Comment le mildiou de la vigne a envahi les vignobles : retour sur son voyage depuis l’Amérique du Nord

Communiqué de presse Terre et environnement

Plasmopara viticola, l’agent responsable du mildiou de la vigne, provoque de nombreuses épidémies dans les vignobles français, causant par ailleurs d’importantes pertes pour les viticulteurs. Si les déterminants biologiques de la maladie sont bien connus, comme son mode de reproduction, on ne sait presque rien sur son histoire. Comment ce pathogène originaire d’Amérique du Nord a-t-il envahi le monde ?

Des scientifiques d’INRAE ont travaillé en collaboration avec le laboratoire Ecologie Systématique et Evolution - ESE (CNRS/Univ.
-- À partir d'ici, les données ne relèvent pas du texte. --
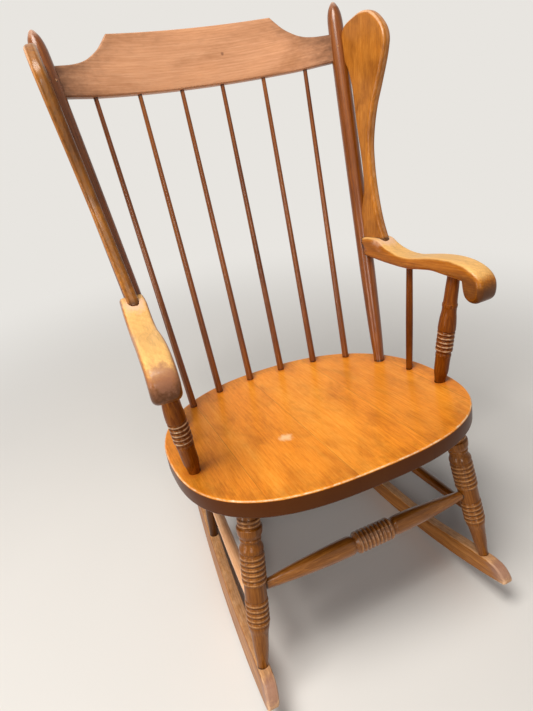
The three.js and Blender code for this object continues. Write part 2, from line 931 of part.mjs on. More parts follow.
// Its sides are planed to that lean, while its sole stays square to the floor.
function rockerBody(side) {
  const geometry = board(rockerShape(), rockerThickness, rockerEdgeRound, 0, 1);
  const standing = placeOfBasis(point(0, 0, 0), point(0, 1, 0), point(0, 0, 1));
  const slant = new THREE.Matrix4().makeShear(
    0,
    0,
    -side * rockerToeIn,
    0,
    -side * rockerSpreadSlope,
    0,
  );
  geometry.applyMatrix4(standing).applyMatrix4(slant);
  const across = frontFoot.x + rockerToeIn * frontFoot.y + rockerSpreadSlope * frontFoot.z;
  return { geometry, place: new THREE.Matrix4().makeTranslation(side * across, 0, 0) };
}

// Legs
function leg(side, placeShares, foot, diameter, shares) {
  return {
    from: mirrored(onSeat(placeShares, seatBottom), side),
    to: mirrored(foot, side),
    startTenon: seatSocketDepth,
    endTenon: footTenonLength,
    endTenonShare: footTenonShare,
    diameter,
    shares,
    sides: turningSides,
  };
}

function frontLeg(side) {
  return leg(side, frontLegPlaceShares, frontFoot, frontLegDiameter, frontLegShares);
}

function rearLeg(side) {
  return leg(side, rearLegPlaceShares, rearFoot, rearLegDiameter, rearLegShares);
}

function legWidthAt(member, drop) {
  const share = (-drop - member.from.z) / (member.to.z - member.from.z);
  return readShares(member.shares, share) * member.diameter;
}

// A stretcher between two legs, its visible run from one leg's surface to the other's.
function stretcher(startLeg, startDrop, endLeg, endDrop, diameter, shares, sides) {
  const start = atHeight(startLeg, -startDrop);
  const end = atHeight(endLeg, -endDrop);
  const direction = end.clone().sub(start).normalize();
  return {
    from: start.addScaledVector(direction, legWidthAt(startLeg, startDrop) / 2),
    to: end.addScaledVector(direction, -legWidthAt(endLeg, endDrop) / 2),
    startTenon: stretcherTenonDepth,
    endTenon: stretcherTenonDepth,
    diameter,
    shares,
    sides,
  };
}

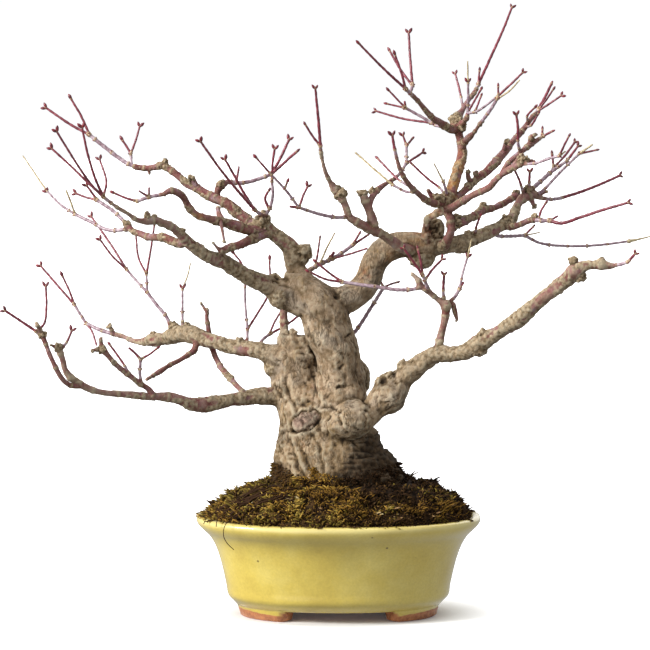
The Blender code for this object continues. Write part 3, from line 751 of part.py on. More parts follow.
def drain_screen(name, side, finish):
    """A square of mesh with open cells that lies on the pot's floor over a drain hole."""
    low = FLOOR_TOP + GAP
    half = SCREEN_SIDE / 2
    centre = side * HOLE_X
    plate = box((centre - half, -half, low), (centre + half, half, low + SCREEN_THICKNESS))
    made = mesh_object(name, *plate, finish)
    cells = []
    hole = SCREEN_CELL * 0.33
    for column in (-1, 0, 1):
        for row in (-1, 0, 1):
            x, y = centre + column * SCREEN_CELL, row * SCREEN_CELL
            cells.append(box((x - hole, y - hole, low - 1), (x + hole, y + hole, low + 3)))
    subtract(made, cells)
    return made


def ground_height(share):
    """The moss's height, from the trunk (share 0) to the pot's rim (share 1)."""
    return MOUND_EDGE + (MOUND_TOP - MOUND_EDGE) * (1 - share ** 1.6) ** 0.75


def trunk_ring(margin, height):
    """An ellipse round the root flare in the ground."""
    across, _, _, width, thickness = COLUMNS["root_flare"][0]
    ring = ellipse(width / 2 + margin, thickness / 2 + margin, height, around(POT_SIDES))
    return ring + (across, 0, 0)


def ground_ring(share, lift, reach=MOSS_REACH):
    """A ring on the mound, part of the way from the trunk to the rim, lifted or sunk."""
    inner, outer = trunk_ring(GAP * 2, 0), pot_ring(reach, 0)
    ring = inner + (outer - inner) * share
    ring[:, 2] = ground_height(share) + lift
    return ring


def soil(finish):
    """Fills the pot, rises in a mound, and has a plain hole for the roots and pockets for the screens."""
    inside = POT_INSIDE[::-1]
    bottom = FLOOR_TOP + GAP
    below = -MOSS_THICKNESS - GAP
    rings = [pot_ring(43.0, bottom), pot_ring(47.0, bottom)]
    rings += [pot_ring(a - GAP * 1.6, z + GAP * 0.5) for z, a in inside if z < MOUND_EDGE + below]
    rings += [ground_ring(share, below, MOSS_REACH - 2.6) for share in (0.97, 0.86, 0.7, 0.45, 0.2)]
    rings += [trunk_ring(GAP * 2, ground_height(0.02) + below), trunk_ring(GAP * 2, TRUNK_FOOT - GAP)]
    made = mesh_object("soil", *join_rings(rings), finish)
    half = SCREEN_SIDE / 2 + GAP
    top = FLOOR_TOP + SCREEN_THICKNESS + 2 * GAP
    subtract(made, [box((x - half, -half, 0), (x + half, half, top)) for x in (-HOLE_X, HOLE_X)])
    return made


def moss(finish):
    """A mat over the mound. Its top is lumpy, by the sum of three waves round and across it."""
    shares = (1.0, 0.93, 0.8, 0.62, 0.42, 0.2, 0.0)
    lower = [ground_ring(share, -MOSS_THICKNESS) for share in (0.2, 0.6, 0.86, 0.97)]
    inner_foot = trunk_ring(GAP * 2, ground_height(0.02) - MOSS_THICKNESS)
    angles = around(POT_SIDES)
    upper = []
    for number, share in enumerate(shares):
        ring = ground_ring(share, 0.0)
        waves = ((5, 1), (9, -2), (2, 3))
        swell = sum(np.sin(crests * angles + turn * number) for crests, turn in waves)
        ring[:, 2] += 0.32 * swell * min(1, 4 * share * (1.02 - share))
        upper.append(ring)
    rings = [inner_foot, *lower, *upper]
    points, faces = join_rings(rings)
    faces = faces[1:-1]
    last = (len(rings) - 1) * POT_SIDES
    for side in range(POT_SIDES):
        after = (side + 1) % POT_SIDES
        faces.append((last + side, last + after, after, side))
    return mesh_object("moss", points, faces, finish)


def trunk(finish):
    """Every column, limb, knob, spur and collar of the wood, joined into one body."""
    shapes = []
    for rows in COLUMNS.values():
        rings = []
        for across, up, depth, width, thickness in rows:
            ring = ellipse(width / 2, thickness / 2, 0, around(TRUNK_SIDES))
            rings.append(ring + from_front_view(across, up, depth))
        shapes.append(join_rings(rings))
    for route in (*LIMBS.values(), *SPURS):
        points, widths = route_points(route)
        shapes.append(tube(points, widths, limb_sides(widths)))
    for across, up, depth, *size in KNOBS:
        shapes.append(ellipsoid(from_front_view(across, up, depth), np.array(size)))
    for reach, routes in SPRAYS.values():
        points, widths, _ = twig_path(routes[0])
        way = directions(points)[0]
        collar = np.array([points[0] - way * 0.4, points[0] + way * reach])
        shapes.append(tube(collar, widths[[0, 0]] * COLLAR_FLARE, TWIG_SIDES))
    made = union("trunk", shapes, finish)
    thin_out(made, TRUNK_SHARE)
    return made


def spray(name, reach, routes, finish):
    """Twigs and buds that leave one collar, joined into one body that starts just clear of the collar."""
    shapes = []
    for number, route in enumerate(routes):
        points, widths, count = twig_path(route)
        if number == 0:
            points, widths = cut_start(points, widths, reach + TWIG_GAP)
        shapes.append(tube(points, widths, TWIG_SIDES))
        if count:
            shapes += buds(count, points, widths[-1])
    made = union(name, shapes, finish)
    if len(shapes) > 2:
        thin_out(made, SPRAY_SHARE)
    return made


def main():
    clear_scene()
    glaze = material("yellow_glaze", (0.72, 0.62, 0.27), 0.25)
    earth = material("soil", (0.07, 0.045, 0.025), 0.95)
    mat = material("moss", (0.10, 0.095, 0.03), 0.95)
    bark = material("bark", (0.46, 0.38, 0.28), 0.85)
    twig_bark = material("twig_bark", (0.30, 0.09, 0.10), 0.55)
    mesh_plastic = material("screen_plastic", (0.02, 0.02, 0.02), 0.5)
    smooth(pot(glaze))
    smooth(soil(earth))
    smooth(moss(mat))
    drain_screen("drain_screen_left", -1, mesh_plastic)
    drain_screen("drain_screen_right", 1, mesh_plastic)
    smooth(trunk(bark))
    for name, (reach, routes) in SPRAYS.items():
        smooth(spray(name, reach, routes, twig_bark))


main()
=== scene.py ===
"""A japanese maple bonsai in winter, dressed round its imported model.

The limbs and twigs follow the same routes as the solids. A route is a row of points drawn as they look from the
front, in millimetres across and up, with a depth behind (+) or in front (-) of the pot's middle.
"""

import math

import bpy
import numpy as np
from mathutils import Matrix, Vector


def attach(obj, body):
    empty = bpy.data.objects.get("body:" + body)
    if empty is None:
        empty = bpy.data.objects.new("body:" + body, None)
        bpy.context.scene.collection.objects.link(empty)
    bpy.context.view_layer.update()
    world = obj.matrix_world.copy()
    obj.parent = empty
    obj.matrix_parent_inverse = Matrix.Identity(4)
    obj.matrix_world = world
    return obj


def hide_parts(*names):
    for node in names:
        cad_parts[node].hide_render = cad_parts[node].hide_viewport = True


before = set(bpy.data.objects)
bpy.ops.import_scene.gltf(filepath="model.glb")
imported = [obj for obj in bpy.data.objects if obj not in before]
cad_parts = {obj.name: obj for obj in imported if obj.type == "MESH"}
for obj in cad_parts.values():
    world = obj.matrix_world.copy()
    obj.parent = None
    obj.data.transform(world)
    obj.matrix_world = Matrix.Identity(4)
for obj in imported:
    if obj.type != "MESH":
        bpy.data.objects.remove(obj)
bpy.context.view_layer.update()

MM = 0.001
EYE = np.array([-6.75, -1500.0, 240.0])

# Trunk columns: across, up, depth, width, thickness front to back.
COLUMNS = {
    "root_flare": (
        (0.3, 60, 0, 68.5, 51), (0.2, 68, 0, 67.5, 50), (-1.2, 74, 0, 62, 45),
        (-2.2, 79, 0, 60, 42), (-4.5, 84, -1, 53, 38), (-5.3, 90, -1, 49.5, 35), (-6.8, 97, -1, 44.5, 32),
        (-8.5, 104, 0, 44, 30), (-9.5, 110, 1.5, 42, 25), (-10.5, 115, 3, 35, 19),
        (-11, 119, 4, 25, 13)),
    "rear_column": (
        (-16, 98, 3, 26, 26), (-19, 108, 5, 26, 26), (-20.5, 116, 7, 26.5, 25), (-21.5, 124, 8, 25, 23),
        (-20.3, 132, 8, 20.5, 20), (-20.6, 137, 8, 19.6, 17), (-21.2, 139.8, 8, 17.6, 14)),
    "front_column": (
        (-3, 98, -4, 30, 30), (-1, 106, -4, 31, 29), (1, 114, -3, 25, 27), (0.5, 120, -3, 22, 26),
        (0.2, 126, -3, 21.5, 25), (-1.3, 132, -3, 23.5, 25), (-3.6, 138, -3, 26, 25),
        (-5.4, 144, -3, 25, 24), (-7.2, 150, -3, 24.5, 23), (-9, 156, -3, 26, 22),
        (-12.5, 161.5, -2, 25, 20), (-17, 166.5, -2, 19, 16), (-20.6, 171, -1, 13, 12)),
}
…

Paris-Saclay) et l’Université de Groningen (Pays-Bas) pour comprendre le processus de cette propagation. Leurs travaux, parus le 25 mars dans Current Biology, en donnent les clés. Une meilleure compréhension de son histoire, et donc de son évolution, est un levier pour lutter contre ce parasite source de la majorité des traitements fongicides sur la vigne.

© INRAE

Il existe plusieurs espèces de vigne, mais aussi plusieurs espèces de champignon causant le mildiou de la vigne, chacune s’adaptant à son hôte, ce qui complexifie la compréhension de l’histoire du champignon et de son arrivée en Europe. C’est en 1878 que le mildiou a été détecté en France pour la première fois. Quelle espèce de mildiou fut l’émissaire à l’origine de l’invasion de l’Europe ? S’agit-il d’une ou de plusieurs espèces ?

 

Sur la piste du mildiou en Europe

Les chercheurs ont utilisé une approche multidisciplinaire pour répondre à ces questions, et ont découvert que la première contamination de la vigne en Europe a eu lieu il y a 150 ans, à partir d’une seule espèce de mildiou : celle infectant la vigne sauvage Vitis aestivalis. Les scientifiques ont alors remonté la piste pour comprendre comment elle est parvenue à infecter les vignobles français. Leur étude suggère que l’introduction du pathogène a eu lieu lors de l’importation des vignes américaines sauvages pour lutter contre l’oïdium et le phylloxéra1 . En effet la France, touchée en premier par le phylloxera, a intensifié l’innovation variétale en incorporant des résistances aux maladies provenant des vignes sauvages américaines dans la vigne cultivée (V. vinifera). A leur tour, les vignes cultivées européennes ont ensuite servi de source à l’introduction de la maladie dans les vignobles du monde entier.

A partir du 19ème siècle, les vignobles modernes qui se créent à travers le monde prennent pour modèle la France. Le pays exporte alors ses hybrides et ses porte-greffes résistants au phylloxera, notamment les cépages européens issus des régions les plus renommées de l'époque (Cabernet, Merlot, Chardonnay, Syrah, etc.). Et c’est avec ce commerce international que le mildiou de la vigne se serait répandu.

Ces travaux scientifiques apportent des connaissances nouvelles sur le mildiou de la vigne, notamment sur sa propagation dans le monde. Ils mettent en lumière l’importance de la réglementation sur le transport international du matériel végétal, pour éviter que d’autres espèces du mildiou ne soient introduites dans nos vignobles.

 

Bibliographie

Europe as a bridgehead in the worldwide invasion history of grapevine downy mildew, Plasmopara viticola
Michael C. Fontaine, Frédéric Labbé, Yann Dussert, Laurent Delière, Sylvie Richart-Cervera, Tatiana Giraud, François Delmotte
Current Biology, 25 mars 2021 - DOI:https://doi.org/10.1016/j.cub.2021.03.009

  • 1Insecte ravageur des vignes commerciales du monde entier, originaire de l'est de l'Amérique du Nord.